— start —

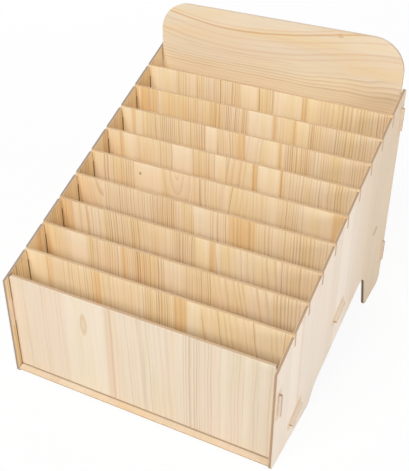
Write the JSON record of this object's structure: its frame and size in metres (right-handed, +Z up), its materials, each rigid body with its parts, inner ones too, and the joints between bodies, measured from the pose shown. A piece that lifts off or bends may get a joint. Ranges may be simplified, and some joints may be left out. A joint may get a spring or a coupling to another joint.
{
  "type": "desktop mail sorter",
  "caption": "Free-standing desktop mail sorter of thin tenoned wood boards: raked sides, a row of upright lift-out dividers rising towards a tall back panel with rounded corners.",
  "frame": {"origin": "on the table, midway between the two sides and midway along their depth: the centre of the bounding box's bottom", "axes": "+X to the right seen from the front, +Y to the back, +Z up"},
  "size_m": [0.307, 0.3384, 0.313],
  "materials": {
    "pale_pine": "satin pale pine laminate on thin board, brown cut edges",
    "warm_pine": "satin warm pine laminate on thin board, brown cut edges"
  },
  "bodies": {
    "case": {"left_side_panel": "pale_pine", "right_side_panel": "pale_pine", "front_panel": "pale_pine", "base_board": "warm_pine", "back_panel": "warm_pine"},
    "lift_out_divider_1": {"divider_1": "warm_pine"},
    "lift_out_divider_2": {"divider_2": "warm_pine"},
    "lift_out_divider_3": {"divider_3": "warm_pine"},
    "lift_out_divider_4": {"divider_4": "warm_pine"},
    "lift_out_divider_5": {"divider_5": "warm_pine"},
    "lift_out_divider_6": {"divider_6": "warm_pine"},
    "lift_out_divider_7": {"divider_7": "warm_pine"},
    "lift_out_divider_8": {"divider_8": "warm_pine"},
    "lift_out_divider_9": {"divider_9": "warm_pine"}
  },
  "joints": [
    {"name": "divider_1_lift", "type": "slide", "parent": "case", "child": "lift_out_divider_1", "axis": [0, 0, 1], "range_m": [0, 0.14]},
    {"name": "divider_2_lift", "type": "slide", "parent": "case", "child": "lift_out_divider_2", "axis": [0, 0, 1], "range_m": [0, 0.14]},
    {"name": "divider_3_lift", "type": "slide", "parent": "case", "child": "lift_out_divider_3", "axis": [0, 0, 1], "range_m": [0, 0.14]},
    {"name": "divider_4_lift", "type": "slide", "parent": "case", "child": "lift_out_divider_4", "axis": [0, 0, 1], "range_m": [0, 0.14]},
    {"name": "divider_5_lift", "type": "slide", "parent": "case", "child": "lift_out_divider_5", "axis": [0, 0, 1], "range_m": [0, 0.14]},
    {"name": "divider_6_lift", "type": "slide", "parent": "case", "child": "lift_out_divider_6", "axis": [0, 0, 1], "range_m": [0, 0.14]},
    {"name": "divider_7_lift", "type": "slide", "parent": "case", "child": "lift_out_divider_7", "axis": [0, 0, 1], "range_m": [0, 0.14]},
    {"name": "divider_8_lift", "type": "slide", "parent": "case", "child": "lift_out_divider_8", "axis": [0, 0, 1], "range_m": [0, 0.14]},
    {"name": "divider_9_lift", "type": "slide", "parent": "case", "child": "lift_out_divider_9", "axis": [0, 0, 1], "range_m": [0, 0.14]}
  ]
}
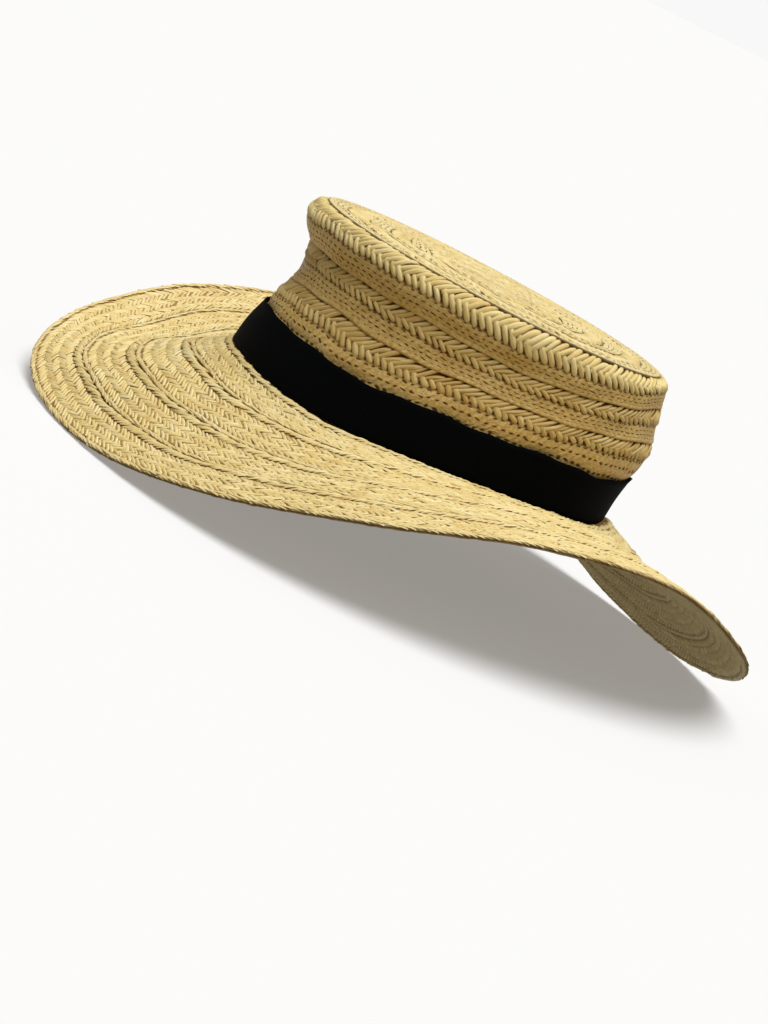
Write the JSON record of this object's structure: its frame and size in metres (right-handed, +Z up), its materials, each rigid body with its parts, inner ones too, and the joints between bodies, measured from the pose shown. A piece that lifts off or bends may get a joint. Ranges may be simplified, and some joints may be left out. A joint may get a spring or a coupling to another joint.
{
  "type": "wide-brim straw boater hat",
  "caption": "Straw hat with a flat-topped oval crown, a plain dark ribbon round its foot, and a wide wavy brim that droops front and back.",
  "frame": {"origin": "on the surface the hat lies on, under the middle of its bounding box", "axes": "+Z up, -Y to the wearer's front, +X to the wearer's left; the crown's own axis leans about two degrees from +Z as the hat rests on its brim"},
  "size_m": [0.3746, 0.3886, 0.1426],
  "materials": {
    "straw_tip": "sewn straw braid, natural, satin",
    "straw_side": "sewn straw braid, natural, satin",
    "straw_brim": "sewn straw braid, natural, satin",
    "ribbon": "plain matte ribbon"
  },
  "bodies": {
    "root": {"crown_tip": "straw_tip", "crown_side": "straw_side", "brim": "straw_brim", "ribbon_band": "ribbon"}
  },
  "joints": []
}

— end —

= What needs to be done =
Return all the data above once more, precisely as given.

= Complete answer =
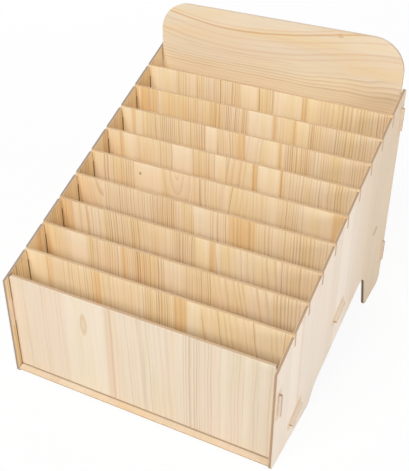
Write the JSON record of this object's structure: its frame and size in metres (right-handed, +Z up), its materials, each rigid body with its parts, inner ones too, and the joints between bodies, measured from the pose shown. A piece that lifts off or bends may get a joint. Ranges may be simplified, and some joints may be left out. A joint may get a spring or a coupling to another joint.
{
  "type": "desktop mail sorter",
  "caption": "Free-standing desktop mail sorter of thin tenoned wood boards: raked sides, a row of upright lift-out dividers rising towards a tall back panel with rounded corners.",
  "frame": {"origin": "on the table, midway between the two sides and midway along their depth: the centre of the bounding box's bottom", "axes": "+X to the right seen from the front, +Y to the back, +Z up"},
  "size_m": [0.307, 0.3384, 0.313],
  "materials": {
    "pale_pine": "satin pale pine laminate on thin board, brown cut edges",
    "warm_pine": "satin warm pine laminate on thin board, brown cut edges"
  },
  "bodies": {
    "case": {"left_side_panel": "pale_pine", "right_side_panel": "pale_pine", "front_panel": "pale_pine", "base_board": "warm_pine", "back_panel": "warm_pine"},
    "lift_out_divider_1": {"divider_1": "warm_pine"},
    "lift_out_divider_2": {"divider_2": "warm_pine"},
    "lift_out_divider_3": {"divider_3": "warm_pine"},
    "lift_out_divider_4": {"divider_4": "warm_pine"},
    "lift_out_divider_5": {"divider_5": "warm_pine"},
    "lift_out_divider_6": {"divider_6": "warm_pine"},
    "lift_out_divider_7": {"divider_7": "warm_pine"},
    "lift_out_divider_8": {"divider_8": "warm_pine"},
    "lift_out_divider_9": {"divider_9": "warm_pine"}
  },
  "joints": [
    {"name": "divider_1_lift", "type": "slide", "parent": "case", "child": "lift_out_divider_1", "axis": [0, 0, 1], "range_m": [0, 0.14]},
    {"name": "divider_2_lift", "type": "slide", "parent": "case", "child": "lift_out_divider_2", "axis": [0, 0, 1], "range_m": [0, 0.14]},
    {"name": "divider_3_lift", "type": "slide", "parent": "case", "child": "lift_out_divider_3", "axis": [0, 0, 1], "range_m": [0, 0.14]},
    {"name": "divider_4_lift", "type": "slide", "parent": "case", "child": "lift_out_divider_4", "axis": [0, 0, 1], "range_m": [0, 0.14]},
    {"name": "divider_5_lift", "type": "slide", "parent": "case", "child": "lift_out_divider_5", "axis": [0, 0, 1], "range_m": [0, 0.14]},
    {"name": "divider_6_lift", "type": "slide", "parent": "case", "child": "lift_out_divider_6", "axis": [0, 0, 1], "range_m": [0, 0.14]},
    {"name": "divider_7_lift", "type": "slide", "parent": "case", "child": "lift_out_divider_7", "axis": [0, 0, 1], "range_m": [0, 0.14]},
    {"name": "divider_8_lift", "type": "slide", "parent": "case", "child": "lift_out_divider_8", "axis": [0, 0, 1], "range_m": [0, 0.14]},
    {"name": "divider_9_lift", "type": "slide", "parent": "case", "child": "lift_out_divider_9", "axis": [0, 0, 1], "range_m": [0, 0.14]}
  ]
}
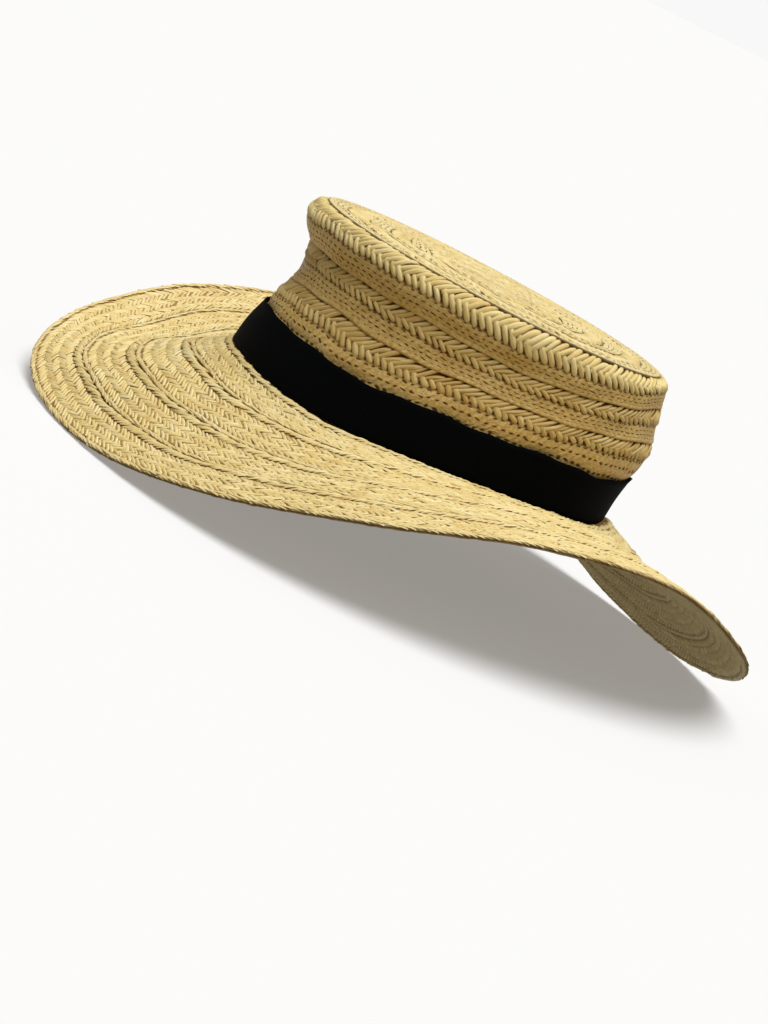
Write the JSON record of this object's structure: its frame and size in metres (right-handed, +Z up), its materials, each rigid body with its parts, inner ones too, and the joints between bodies, measured from the pose shown. A piece that lifts off or bends may get a joint. Ranges may be simplified, and some joints may be left out. A joint may get a spring or a coupling to another joint.
{
  "type": "wide-brim straw boater hat",
  "caption": "Straw hat with a flat-topped oval crown, a plain dark ribbon round its foot, and a wide wavy brim that droops front and back.",
  "frame": {"origin": "on the surface the hat lies on, under the middle of its bounding box", "axes": "+Z up, -Y to the wearer's front, +X to the wearer's left; the crown's own axis leans about two degrees from +Z as the hat rests on its brim"},
  "size_m": [0.3746, 0.3886, 0.1426],
  "materials": {
    "straw_tip": "sewn straw braid, natural, satin",
    "straw_side": "sewn straw braid, natural, satin",
    "straw_brim": "sewn straw braid, natural, satin",
    "ribbon": "plain matte ribbon"
  },
  "bodies": {
    "root": {"crown_tip": "straw_tip", "crown_side": "straw_side", "brim": "straw_brim", "ribbon_band": "ribbon"}
  },
  "joints": []
}